Music? Everything from classical to big band jazz to R&B to country. In the course of a week I may listen to Mahler, Buddy Rich, Warren Zevon, Delbert McClinton, Beethoven, The Canadian Brass, and Tom Waits and not think much of it.

Fiona: If you were not a writer what else would you like to have done?

Since you specified “like to have done,” it’s easy: play trumpet in an orchestra. If someone came to me right now and said they had an orchestra gig for me but I’d have to give up writing, I might not finish the interview.

 

Fiona: Do you have a blog/website? If so what is it?

I blog twice a week at One Bite at a Time (danaking.blogspot.com). I post interviews with writers, some reviews, and comments about writing. No politics.

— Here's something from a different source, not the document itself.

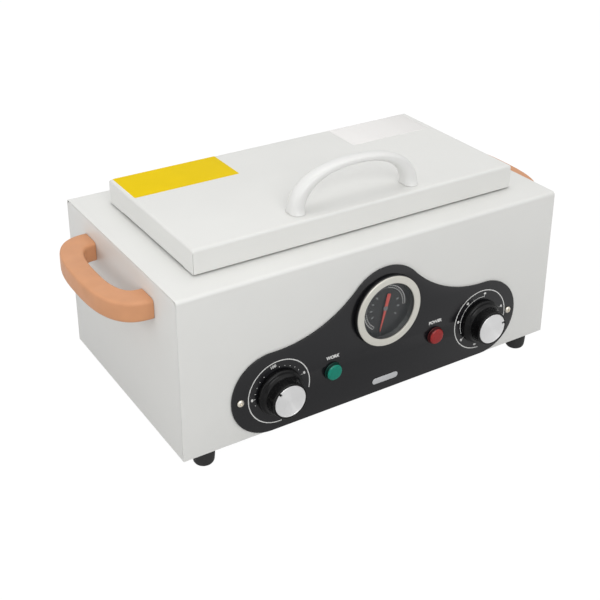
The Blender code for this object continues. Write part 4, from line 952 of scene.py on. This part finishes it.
def make_world():
    """An even fill light that looks white, and brighter towards the top in a reflection."""
    world = bpy.data.worlds.new("studio")
    bpy.context.scene.world = world
    world.use_nodes = True
    nodes, links = world.node_tree.nodes, world.node_tree.links
    fill = nodes["Background"]
    fill.inputs["Color"].default_value = (1, 1, 1, 1)
    fill.inputs["Strength"].default_value = 0.62
    white = new_node(nodes, "Background", Strength=1.0, Color=(1, 1, 1, 1))
    mirrored = nodes.new("ShaderNodeBackground")
    split = nodes.new("ShaderNodeSeparateXYZ")
    links.new(nodes.new("ShaderNodeTexCoord").outputs["Generated"], split.inputs["Vector"])
    rise = new_node(nodes, "MapRange", From_Min=0.0, From_Max=0.7, To_Min=0.35, To_Max=1.6)
    links.new(split.outputs["Z"], rise.inputs["Value"])
    links.new(rise.outputs["Result"], mirrored.inputs["Strength"])
    path = nodes.new("ShaderNodeLightPath").outputs
    seen = greater(nodes, links, path["Is Camera Ray"], path["Is Transmission Ray"])
    filled, reflected, plain = (node.outputs["Background"] for node in (fill, mirrored, white))
    shown = mixed(nodes, links, path["Is Glossy Ray"], filled, reflected)
    shown = mixed(nodes, links, seen, shown, plain)
    links.new(shown, nodes["World Output"].inputs["Surface"])


def make_floor():
    """A pale floor that keeps the shadow, and is darker near the object in a reflection."""

    def fill(bm):
        bmesh.ops.create_grid(bm, x_segments=1, y_segments=1, size=4)

    floor = object_from("floor", fill)
    material = bpy.data.materials.new("pale_floor")
    material.use_nodes = True
    nodes, links = material.node_tree.nodes, material.node_tree.links
    shader = nodes["Principled BSDF"]
    shader.inputs["Base Color"].default_value = (0.54, 0.54, 0.54, 1)
    shader.inputs["Roughness"].default_value = 0.9
    shader.inputs["Specular IOR Level"].default_value = 0.0
    glow = nodes.new("ShaderNodeEmission")
    path = nodes.new("ShaderNodeLightPath").outputs
    share = new_node(nodes, "Math", "MULTIPLY")
    share.inputs[1].default_value = 0.92
    links.new(greater(nodes, links, path["Is Camera Ray"], path["Is Glossy Ray"]), share.inputs[0])
    reach = new_node(nodes, "VectorMath", "LENGTH")
    links.new(nodes.new("ShaderNodeTexCoord").outputs["Object"], reach.inputs[0])
    direct, near = 1.07, 0.48
    fade = new_node(nodes, "MapRange", From_Min=0.12, From_Max=0.50, To_Min=near, To_Max=direct)
    links.new(reach.outputs["Value"], fade.inputs["Value"])
    level = new_node(nodes, "Mix", A=direct)
    links.new(path["Is Glossy Ray"], level.inputs["Factor"])
    links.new(fade.outputs["Result"], level.inputs["B"])
    links.new(level.outputs["Result"], glow.inputs["Strength"])
    shown = mixed(nodes, links, share.outputs["Value"], shader.outputs["BSDF"], glow.outputs["Emission"])
    links.new(shown, nodes["Material Output"].inputs["Surface"])
    floor.data.materials.append(material)


def make_studio():
    make_world()
    make_floor()
    make_light("key", (-0.5, -2.0, 1.5), (1.6, 1.2), 21)
    make_light("side", (-2.2, 0.1, 0.8), (1.4, 1.4), 9.5)
    make_light("top", (0.3, 0.3, 2.4), (1.8, 1.8), 13)
    bpy.context.scene.view_settings.view_transform = "Standard"


make_case()
make_feet()
make_lid()
make_handles()
make_labels()
make_fascia()
make_dials()
make_knobs()
make_lamps()
make_thermometer()
make_prints()
finish_cad_nodes()
make_camera()
make_studio()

I’ve been a bit of a derelict about my author Facebook posts, but I promise to get better. Folks can find me there at www.facebook.com/DanaKingBooks.

Anyone whose interest has been piqued enough to want to see more about my books, please stop by my Amazon author page. I can also be reached via email at danakingcrime@gmail.com. I promise to answer all messages.

Before I go, thank you, Fiona for the opportunity. This has been great fun, and you got me to think about several things no one has asked before. I hope you don’t mind if I steal—sorry, I mean borrow—a few of these questions for future interviews on my blog.